Officials in Japan says they will hand out radiation readers to more than 30,000 children in the wake of the meltdown in three of the six reactors at the Fukushima nuclear power plant.
Responding to concerns from parents, Fukushima city officials say they will distribute radiation readers to every child aged between four and 15.
The children will be asked to wear the devices around the clock for three months in a bid to gauge their exposure to radiation from the crippled nuclear plant that sits 60 kilometres away.
Radioactive strontium was found in Fukushima city last week. The substance can cause bone cancer and leukaemia.
Meanwhile, Japan’s cabinet approved a draft law to help the plant’s operator, Tokyo Electric Power Company (TEPCO), pay billions of dollars in compensation to its radiation refugees.
The approval is a step forward in a slow process that has frustrated the victims of radiation leaks at the nuclear plant, and drove up shares in the company by 25 per cent on Tuesday.
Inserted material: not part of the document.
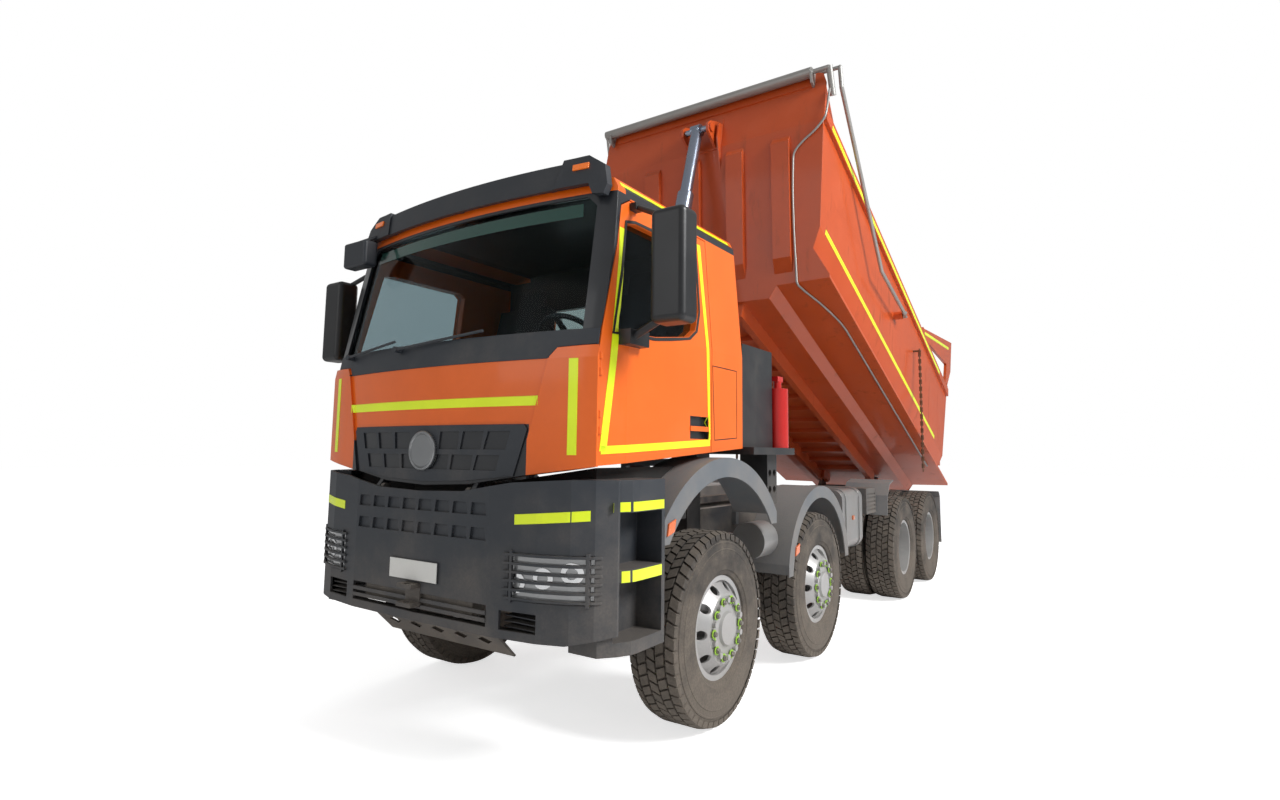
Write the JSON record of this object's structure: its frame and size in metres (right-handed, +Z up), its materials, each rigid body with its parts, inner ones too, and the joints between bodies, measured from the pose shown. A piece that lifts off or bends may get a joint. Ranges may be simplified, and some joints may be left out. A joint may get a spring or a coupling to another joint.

However, opponents of the bill from both sides of a divided parliament may now trip up the proposed law or demand amendments in return for support, leaving TEPCO’s fate uncertain.
Holders and analysts of the company’s $110 billion debt remain wary.
“It has not been made into a law yet. So it’s too early to take a sigh of relief,” said Akihito Murata, credit analyst at Deutsche Securities.
TEPCO’s shares, which have fallen 88 per cent since the March 11 quake, have been volatile as investors jumped in and out of the stock.
On June 7, the shares dropped 28 per cent before rebounding.